There just is no way. There just is no waiting for life to come to its senses. That’s for us to do. So, whether we are immersed in writing or a siege of emotional destitution and grief, this is how we are spending our time. Whether honorable or pitied, this is us happening right now. Full of anguish or otherwise aloof to whatever jerks and pains, we are where we are. The thing is, I never appreciated where I was enough.

The real me. And that’s what I hated myself for. I hated myself because I blamed myself for where I was, when all I had to do was embrace it, when all I had to do was literally let myself be. I write so I can share with you what the life of being a writer has given me, to share with you the hard, cold, sober truth that sparkles like a gem from the pit of my life. Thanks to writing and the ability it affords me to look back, I see that patterns so easily can become the bitter song of our lives.

And that if we are not careful, we will pay too much time, too much attention, to the impossible nature of our existence, to the days when we were low and uneventful and ruthless with ourselves. When instead, we can just as well hone in on our beauty. Hone in on, not something “bigger” or “better” or “more” but, rather, the very thing which is already wildly apparent and forever relevant. We can hone in on the beauty that there is something hungry and moral about our character, about our want to understand and listen to ourselves, to come to grips with our nature. Why, though, do writers beg for this moreness, this something “else” we are convinced is ours to have? Because writers thrive on thoughtfulness. Because writers are compelled and called to teach.

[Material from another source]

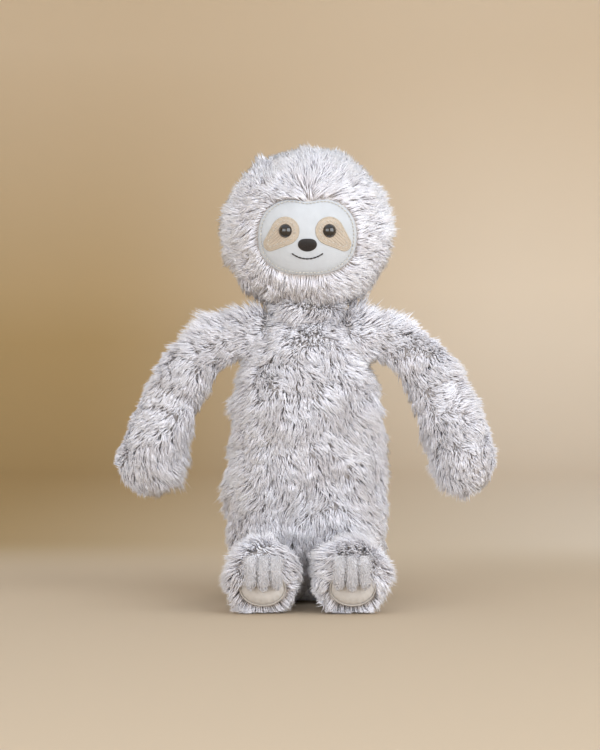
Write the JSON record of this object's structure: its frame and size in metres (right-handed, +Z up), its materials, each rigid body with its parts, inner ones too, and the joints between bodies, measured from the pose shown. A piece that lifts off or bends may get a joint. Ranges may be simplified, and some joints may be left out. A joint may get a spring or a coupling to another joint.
{
  "type": "plush toy",
  "caption": "Seated long-pile plush sloth with a smooth stitched mask face, button eyes, hanging arms and forward legs with soft claws.",
  "frame": {"origin": "centre of the flat underside of the seat, on the surface the toy sits on", "axes": "+Z up towards the head, -Y the way the face and the feet point, +X towards the toy's own left arm"},
  "size_m": [0.37, 0.2258, 0.436],
  "materials": {
    "fur": "long silky pile, pale grey with darker roots",
    "filling": "white fibre filling",
    "pellets": "cloth bag of plastic pellets",
    "face_fabric": "short smooth off-white plush",
    "patch_fabric": "flat brown felt",
    "thread": "satin embroidery thread",
    "eye_plastic": "polished black",
    "washer_plastic": "white moulded plastic",
    "pad_fabric": "short beige suede cloth",
    "claw_felt": "stuffed cream felt"
  },
  "bodies": {
    "torso": {"torso_cover": "fur", "torso_filling": "filling", "seat_pellet_bag": "pellets", "back_closing_seam": "thread"},
    "neck": {"neck_seam": "fur"},
    "head": {"head_cover": "fur", "head_filling": "filling", "face_panel": "face_fabric", "face_edge_stitch": "thread", "nose": "thread", "mouth": "thread", "eye_patch_left": "patch_fabric", "eye_patch_edge_left": "thread", "eye_left": "eye_plastic", "eye_washer_left": "washer_plastic", "eye_patch_right": "patch_fabric", "eye_patch_edge_right": "thread", "eye_right": "eye_plastic", "eye_washer_right": "washer_plastic"},
    "left_shoulder": {"shoulder_seam_left": "fur"},
    "left_arm": {"arm_cover_left": "fur", "arm_filling_left": "filling"},
    "right_shoulder": {"shoulder_seam_right": "fur"},
    "right_arm": {"arm_cover_right": "fur", "arm_filling_right": "filling"},
    "left_hip": {"hip_seam_left": "fur"},
    "left_leg": {"leg_cover_left": "fur", "leg_filling_left": "filling", "sole_pad_left": "pad_fabric", "sole_pad_edge_left": "thread", "foot_claw_left_1": "claw_felt", "foot_claw_left_2": "claw_felt", "foot_claw_left_3": "claw_felt"},
    "right_hip": {"hip_seam_right": "fur"},
    "right_leg": {"leg_cover_right": "fur", "leg_filling_right": "filling", "sole_pad_right": "pad_fabric", "sole_pad_edge_right": "thread", "foot_claw_right_1": "claw_felt", "foot_claw_right_2": "claw_felt", "foot_claw_right_3": "claw_felt"}
  },
  "joints": [
    {"name": "head_turn", "type": "hinge", "parent": "torso", "child": "neck", "pos_m": [0, 0, 0.282], "axis": [0, 0, 1], "range_deg": [-60, 60]},
    {"name": "head_nod", "type": "hinge", "parent": "neck", "child": "head", "pos_m": [0, 0, 0.282], "axis": [1, 0, 0], "range_deg": [-20, 20]},
    {"name": "left_arm_swing", "type": "hinge", "parent": "torso", "child": "left_shoulder", "pos_m": [0.055, 0.002, 0.258], "axis": [1, 0, 0], "range_deg": [-120, 45]},
    {"name": "left_arm_raise", "type": "hinge", "parent": "left_shoulder", "child": "left_arm", "pos_m": [0.055, 0.002, 0.258], "axis": [0, -1, 0], "range_deg": [-12, 48]},
    {"name": "right_arm_swing", "type": "hinge", "parent": "torso", "child": "right_shoulder", "pos_m": [-0.055, 0.002, 0.258], "axis": [1, 0, 0], "range_deg": [-120, 45]},
    {"name": "right_arm_raise", "type": "hinge", "parent": "right_shoulder", "child": "right_arm", "pos_m": [-0.055, 0.002, 0.258], "axis": [0, 1, 0], "range_deg": [-12, 48]},
    {"name": "left_leg_splay", "type": "hinge", "parent": "torso", "child": "left_hip", "pos_m": [0.036, -0.04998, 0.0255], "axis": [0, 0, 1], "range_deg": [-2, 22]},
    {"name": "left_leg_lower", "type": "hinge", "parent": "left_hip", "child": "left_leg", "pos_m": [0.036, -0.04998, 0.0255], "axis": [1, 0, 0], "range_deg": [-28, 75]},
    {"name": "right_leg_splay", "type": "hinge", "parent": "torso", "child": "right_hip", "pos_m": [-0.036, -0.04998, 0.0255], "axis": [0, 0, -1], "range_deg": [-2, 22]},
    {"name": "right_leg_lower", "type": "hinge", "parent": "right_hip", "child": "right_leg", "pos_m": [-0.036, -0.04998, 0.0255], "axis": [1, 0, 0], "range_deg": [-28, 75]}
  ]
}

We want to tell others how they can do better than us. How they can come alive faster than us. How they can access their worth sooner. Writers write to remind ourselves and you how and why we must care. All writers are engaged in this something, in this writing for some reason. And I am finding that what is taken from our writing is often better than we even are attempting, certainly something greater than we are giving ourselves credit for. Writing, I can now tell is a way of preparing ourselves, preparing ourselves emotionally, mindfully, humanely to overcome the low points and, in doing so, gain the sensitivity necessary to speak on the very moments and moods and minutiae we’ve been up against.

I don’t think I always saw this or believed this, believed that writing was anything more than a passive indulgence, a stand in for something else I should be doing but disgracefully had missing from my life. Thinking like this, though, does nothing but deplete us of the very will to engage in the acts we love, the acts that, if allowed, are bound to become the great acts of our lives.

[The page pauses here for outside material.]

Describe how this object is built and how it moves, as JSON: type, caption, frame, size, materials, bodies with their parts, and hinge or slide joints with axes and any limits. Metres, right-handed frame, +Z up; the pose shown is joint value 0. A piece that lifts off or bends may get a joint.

Really, there just is no value in thinking with harshness. For one thing, whatever I was thinking, I had it all wrong. The reality is that, even when writing down my sorrow, even in recording the days I was knocked out by grief, I was always involved in something more than just hopeful or antsy, more than just some journaling plea to escape the ordinariness of my life. It certainly was more than just writing. I was becoming a survivor. I was becoming a teacher. Only, at the time, I never gave myself that credit. But, had I, I would have been more joyous. I would have been forgiving.

I certainly would have been more possible if only I would have acknowledged, that even during my anguish, I was becoming myself. If you are not a writer today, please at least try to write. Do not even try to be a writer, just write so you can become more of yourself. Write from exactly where you are. But be here without blinders, without loathing and fear and blame. Try to take all you can from it. Remember that you may never be back here again. You may never be so wounded or desperate for answers.

You may be never be as forgotten and as open to others who might help you, love you, and empower you with their newness and point of view. You may never be as anguished and as ready for love, for lightness, for a single hand reaching back for you. Be here and be aware of it all. Who knows, you may tune into a way of helping others do what you can do or get over what you have and you might show them a way forward, a reason to want to be more like themselves as well. Write for these possibilities. Write because writing will, at the very least, make you feel possible.